• [Instructions to follow]: Please set down exactly the lines of the listing below from the line containing "on the ground" through the line containing "bpy.data.objects.remove(obj)", both lines included, leaving out all other lines.

• [Data lines]:
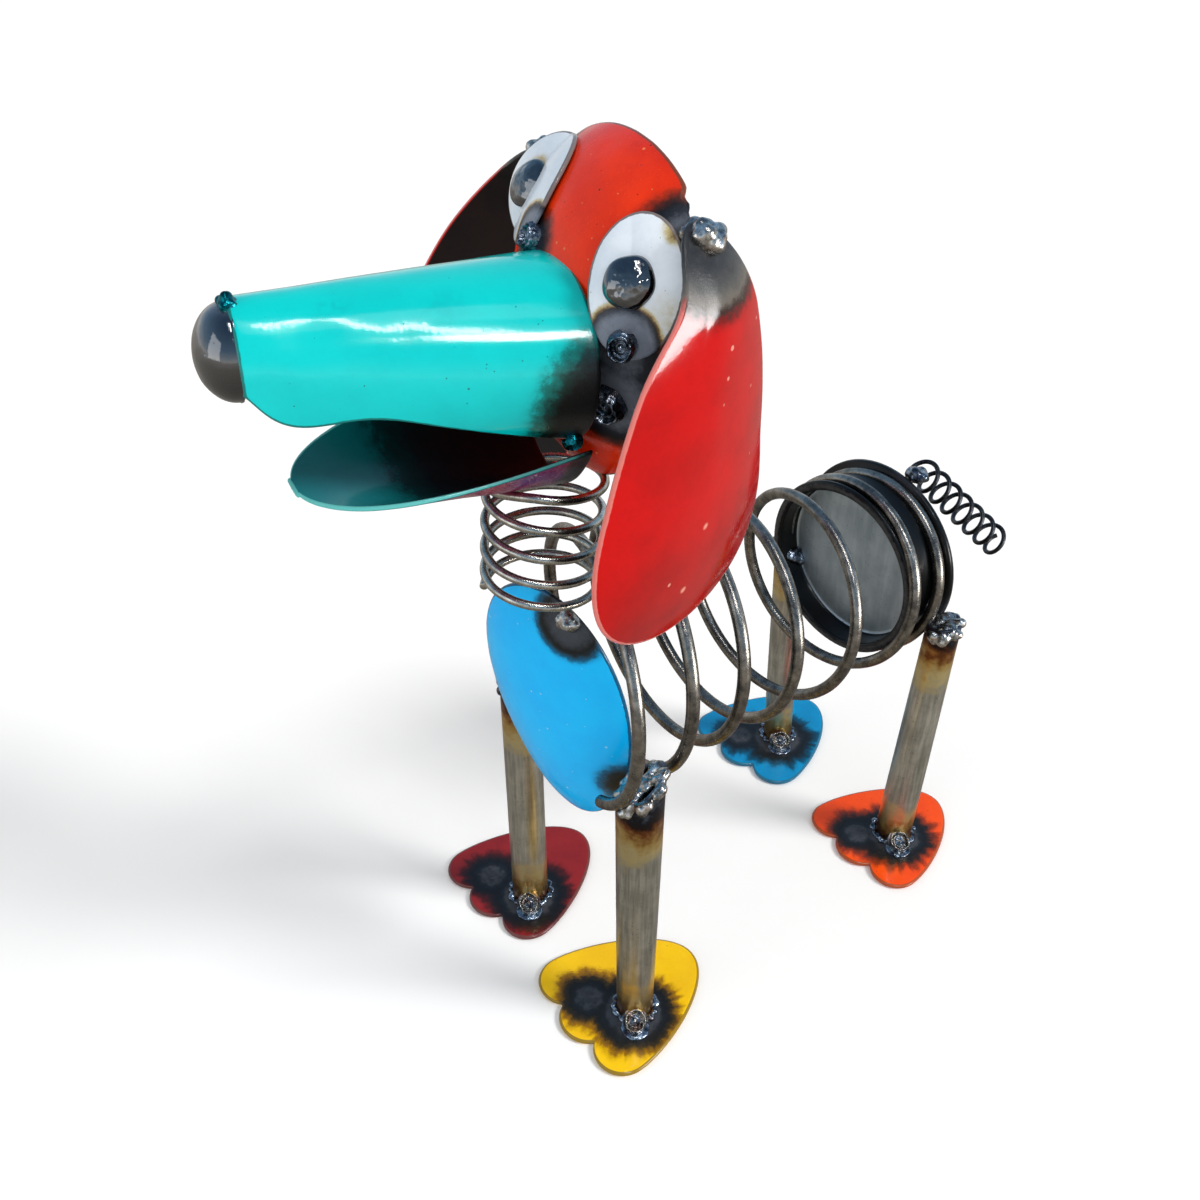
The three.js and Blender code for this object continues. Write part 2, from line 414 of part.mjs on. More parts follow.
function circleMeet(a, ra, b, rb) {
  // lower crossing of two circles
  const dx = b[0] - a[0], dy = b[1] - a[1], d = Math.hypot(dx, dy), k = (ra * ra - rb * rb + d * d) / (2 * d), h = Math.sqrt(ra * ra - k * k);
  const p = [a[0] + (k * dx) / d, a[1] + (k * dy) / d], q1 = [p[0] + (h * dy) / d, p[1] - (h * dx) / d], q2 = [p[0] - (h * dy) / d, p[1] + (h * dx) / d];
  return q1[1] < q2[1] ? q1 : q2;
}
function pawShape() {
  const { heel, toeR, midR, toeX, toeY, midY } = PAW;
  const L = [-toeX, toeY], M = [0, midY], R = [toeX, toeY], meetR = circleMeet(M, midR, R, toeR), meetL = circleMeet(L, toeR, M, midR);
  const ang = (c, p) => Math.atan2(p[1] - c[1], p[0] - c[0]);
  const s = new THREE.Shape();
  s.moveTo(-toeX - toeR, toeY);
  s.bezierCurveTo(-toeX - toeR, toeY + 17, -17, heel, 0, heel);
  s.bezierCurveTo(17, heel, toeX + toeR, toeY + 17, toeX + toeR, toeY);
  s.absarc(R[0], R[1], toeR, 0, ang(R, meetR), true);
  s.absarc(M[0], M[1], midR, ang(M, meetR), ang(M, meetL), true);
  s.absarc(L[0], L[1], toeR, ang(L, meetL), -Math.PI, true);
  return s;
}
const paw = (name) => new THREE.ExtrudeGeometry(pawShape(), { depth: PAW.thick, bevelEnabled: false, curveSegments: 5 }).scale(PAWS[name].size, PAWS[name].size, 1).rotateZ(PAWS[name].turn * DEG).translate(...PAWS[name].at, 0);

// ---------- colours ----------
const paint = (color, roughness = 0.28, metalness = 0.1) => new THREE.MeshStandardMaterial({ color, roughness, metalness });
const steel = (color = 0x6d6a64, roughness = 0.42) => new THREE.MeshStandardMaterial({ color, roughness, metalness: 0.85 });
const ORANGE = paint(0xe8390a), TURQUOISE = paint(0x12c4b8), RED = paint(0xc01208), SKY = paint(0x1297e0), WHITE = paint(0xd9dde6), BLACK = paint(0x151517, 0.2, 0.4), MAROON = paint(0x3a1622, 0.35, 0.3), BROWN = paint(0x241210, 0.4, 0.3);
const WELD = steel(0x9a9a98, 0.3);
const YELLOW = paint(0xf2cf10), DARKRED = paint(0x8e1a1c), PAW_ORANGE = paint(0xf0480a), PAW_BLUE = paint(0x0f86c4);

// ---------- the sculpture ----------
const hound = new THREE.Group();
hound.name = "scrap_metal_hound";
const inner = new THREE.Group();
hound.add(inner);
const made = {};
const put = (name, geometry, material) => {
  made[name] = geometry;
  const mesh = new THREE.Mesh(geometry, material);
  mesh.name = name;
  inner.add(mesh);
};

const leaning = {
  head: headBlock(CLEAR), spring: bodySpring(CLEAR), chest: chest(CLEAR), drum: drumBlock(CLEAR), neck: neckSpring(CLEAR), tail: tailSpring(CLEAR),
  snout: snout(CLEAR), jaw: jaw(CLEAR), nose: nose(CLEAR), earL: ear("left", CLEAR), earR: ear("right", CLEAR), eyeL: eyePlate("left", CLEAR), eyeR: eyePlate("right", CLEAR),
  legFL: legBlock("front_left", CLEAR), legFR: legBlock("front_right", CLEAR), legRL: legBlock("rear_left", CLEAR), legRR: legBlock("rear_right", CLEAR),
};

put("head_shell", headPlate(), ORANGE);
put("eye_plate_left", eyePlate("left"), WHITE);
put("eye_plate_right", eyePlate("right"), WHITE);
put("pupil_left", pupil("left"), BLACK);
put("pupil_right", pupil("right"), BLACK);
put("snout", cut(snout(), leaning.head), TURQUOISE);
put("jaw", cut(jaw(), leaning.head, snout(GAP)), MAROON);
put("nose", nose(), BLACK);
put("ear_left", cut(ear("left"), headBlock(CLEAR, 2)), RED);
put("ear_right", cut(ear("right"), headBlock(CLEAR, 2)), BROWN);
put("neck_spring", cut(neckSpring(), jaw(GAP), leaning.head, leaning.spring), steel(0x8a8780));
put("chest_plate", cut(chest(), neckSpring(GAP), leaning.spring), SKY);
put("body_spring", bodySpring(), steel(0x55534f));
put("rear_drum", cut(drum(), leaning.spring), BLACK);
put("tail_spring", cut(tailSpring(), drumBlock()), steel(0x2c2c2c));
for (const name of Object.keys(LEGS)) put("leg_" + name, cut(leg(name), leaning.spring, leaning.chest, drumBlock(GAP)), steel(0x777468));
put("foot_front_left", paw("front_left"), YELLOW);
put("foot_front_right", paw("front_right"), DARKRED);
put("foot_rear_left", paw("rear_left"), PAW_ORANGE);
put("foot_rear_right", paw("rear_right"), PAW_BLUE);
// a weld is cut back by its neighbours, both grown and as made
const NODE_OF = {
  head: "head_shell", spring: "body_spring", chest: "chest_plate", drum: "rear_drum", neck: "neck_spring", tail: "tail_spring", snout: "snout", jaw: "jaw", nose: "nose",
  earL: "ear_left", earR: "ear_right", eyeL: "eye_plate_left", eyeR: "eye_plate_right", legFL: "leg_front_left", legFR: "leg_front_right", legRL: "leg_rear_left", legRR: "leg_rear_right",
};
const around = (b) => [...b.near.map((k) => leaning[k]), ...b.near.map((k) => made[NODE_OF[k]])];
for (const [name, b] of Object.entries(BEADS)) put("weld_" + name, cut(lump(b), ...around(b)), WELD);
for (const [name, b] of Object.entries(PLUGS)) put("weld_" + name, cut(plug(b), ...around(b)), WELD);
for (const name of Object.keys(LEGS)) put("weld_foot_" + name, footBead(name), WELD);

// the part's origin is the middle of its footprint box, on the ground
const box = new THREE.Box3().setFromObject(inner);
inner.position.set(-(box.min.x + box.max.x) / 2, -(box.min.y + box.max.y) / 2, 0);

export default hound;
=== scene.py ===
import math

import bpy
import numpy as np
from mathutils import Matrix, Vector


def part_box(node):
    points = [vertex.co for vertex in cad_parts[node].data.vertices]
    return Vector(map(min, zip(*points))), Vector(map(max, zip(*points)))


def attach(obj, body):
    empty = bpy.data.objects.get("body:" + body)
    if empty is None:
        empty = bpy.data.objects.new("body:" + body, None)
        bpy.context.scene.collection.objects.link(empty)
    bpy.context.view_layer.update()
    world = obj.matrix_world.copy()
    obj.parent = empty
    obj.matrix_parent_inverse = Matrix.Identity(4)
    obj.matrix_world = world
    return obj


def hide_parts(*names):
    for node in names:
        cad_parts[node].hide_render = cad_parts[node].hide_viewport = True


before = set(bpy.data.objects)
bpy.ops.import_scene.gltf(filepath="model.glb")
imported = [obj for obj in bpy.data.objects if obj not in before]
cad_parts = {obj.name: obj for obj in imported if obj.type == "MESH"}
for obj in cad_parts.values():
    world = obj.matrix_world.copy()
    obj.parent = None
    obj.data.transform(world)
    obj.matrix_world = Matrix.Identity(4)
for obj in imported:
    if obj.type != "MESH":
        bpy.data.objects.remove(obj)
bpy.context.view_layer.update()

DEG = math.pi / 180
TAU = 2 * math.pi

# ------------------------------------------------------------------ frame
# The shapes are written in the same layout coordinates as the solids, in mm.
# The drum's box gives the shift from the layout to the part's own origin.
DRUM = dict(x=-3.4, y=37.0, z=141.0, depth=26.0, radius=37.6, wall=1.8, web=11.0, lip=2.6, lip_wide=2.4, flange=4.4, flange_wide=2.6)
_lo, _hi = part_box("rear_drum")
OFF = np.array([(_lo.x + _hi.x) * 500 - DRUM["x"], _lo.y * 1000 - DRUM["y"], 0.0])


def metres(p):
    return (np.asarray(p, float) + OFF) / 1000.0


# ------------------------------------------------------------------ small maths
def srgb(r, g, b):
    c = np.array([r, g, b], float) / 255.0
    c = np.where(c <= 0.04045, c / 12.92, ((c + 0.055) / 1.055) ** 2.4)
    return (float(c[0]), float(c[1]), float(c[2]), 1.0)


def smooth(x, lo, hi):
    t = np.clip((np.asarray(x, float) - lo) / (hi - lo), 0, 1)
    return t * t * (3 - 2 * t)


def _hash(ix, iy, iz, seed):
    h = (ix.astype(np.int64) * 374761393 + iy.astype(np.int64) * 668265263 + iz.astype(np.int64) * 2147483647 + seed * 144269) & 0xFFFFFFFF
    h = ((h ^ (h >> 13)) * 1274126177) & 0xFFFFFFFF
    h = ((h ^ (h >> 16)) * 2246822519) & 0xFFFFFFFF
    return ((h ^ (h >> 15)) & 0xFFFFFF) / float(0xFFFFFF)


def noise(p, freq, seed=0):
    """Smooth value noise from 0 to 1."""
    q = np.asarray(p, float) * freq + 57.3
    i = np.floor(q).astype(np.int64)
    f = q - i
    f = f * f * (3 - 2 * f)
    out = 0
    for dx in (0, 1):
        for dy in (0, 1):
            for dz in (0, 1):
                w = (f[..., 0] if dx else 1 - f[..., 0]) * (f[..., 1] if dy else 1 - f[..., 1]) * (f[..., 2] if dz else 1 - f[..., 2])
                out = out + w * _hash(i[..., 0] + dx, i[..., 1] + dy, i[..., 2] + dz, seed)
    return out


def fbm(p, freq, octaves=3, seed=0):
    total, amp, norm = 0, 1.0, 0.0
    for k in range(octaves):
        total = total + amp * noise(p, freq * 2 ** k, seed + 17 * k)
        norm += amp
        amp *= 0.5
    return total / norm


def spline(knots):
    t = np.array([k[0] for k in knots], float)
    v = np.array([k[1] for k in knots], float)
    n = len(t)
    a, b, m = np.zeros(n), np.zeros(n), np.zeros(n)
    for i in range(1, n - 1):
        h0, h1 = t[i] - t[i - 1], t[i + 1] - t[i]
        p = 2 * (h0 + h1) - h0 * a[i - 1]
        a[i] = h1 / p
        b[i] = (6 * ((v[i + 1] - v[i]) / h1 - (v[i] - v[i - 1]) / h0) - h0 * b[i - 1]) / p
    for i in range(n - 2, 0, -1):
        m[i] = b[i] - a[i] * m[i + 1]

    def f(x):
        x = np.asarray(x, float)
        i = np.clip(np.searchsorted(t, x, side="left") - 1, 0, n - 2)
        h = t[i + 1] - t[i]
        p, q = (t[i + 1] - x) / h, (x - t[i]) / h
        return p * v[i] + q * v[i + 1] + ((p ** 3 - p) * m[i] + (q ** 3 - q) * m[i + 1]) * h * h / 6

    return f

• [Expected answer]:
// the part's origin is the middle of its footprint box, on the ground
const box = new THREE.Box3().setFromObject(inner);
inner.position.set(-(box.min.x + box.max.x) / 2, -(box.min.y + box.max.y) / 2, 0);

export default hound;
=== scene.py ===
import math

import bpy
import numpy as np
from mathutils import Matrix, Vector


def part_box(node):
    points = [vertex.co for vertex in cad_parts[node].data.vertices]
    return Vector(map(min, zip(*points))), Vector(map(max, zip(*points)))


def attach(obj, body):
    empty = bpy.data.objects.get("body:" + body)
    if empty is None:
        empty = bpy.data.objects.new("body:" + body, None)
        bpy.context.scene.collection.objects.link(empty)
    bpy.context.view_layer.update()
    world = obj.matrix_world.copy()
    obj.parent = empty
    obj.matrix_parent_inverse = Matrix.Identity(4)
    obj.matrix_world = world
    return obj


def hide_parts(*names):
    for node in names:
        cad_parts[node].hide_render = cad_parts[node].hide_viewport = True


before = set(bpy.data.objects)
bpy.ops.import_scene.gltf(filepath="model.glb")
imported = [obj for obj in bpy.data.objects if obj not in before]
cad_parts = {obj.name: obj for obj in imported if obj.type == "MESH"}
for obj in cad_parts.values():
    world = obj.matrix_world.copy()
    obj.parent = None
    obj.data.transform(world)
    obj.matrix_world = Matrix.Identity(4)
for obj in imported:
    if obj.type != "MESH":
        bpy.data.objects.remove(obj)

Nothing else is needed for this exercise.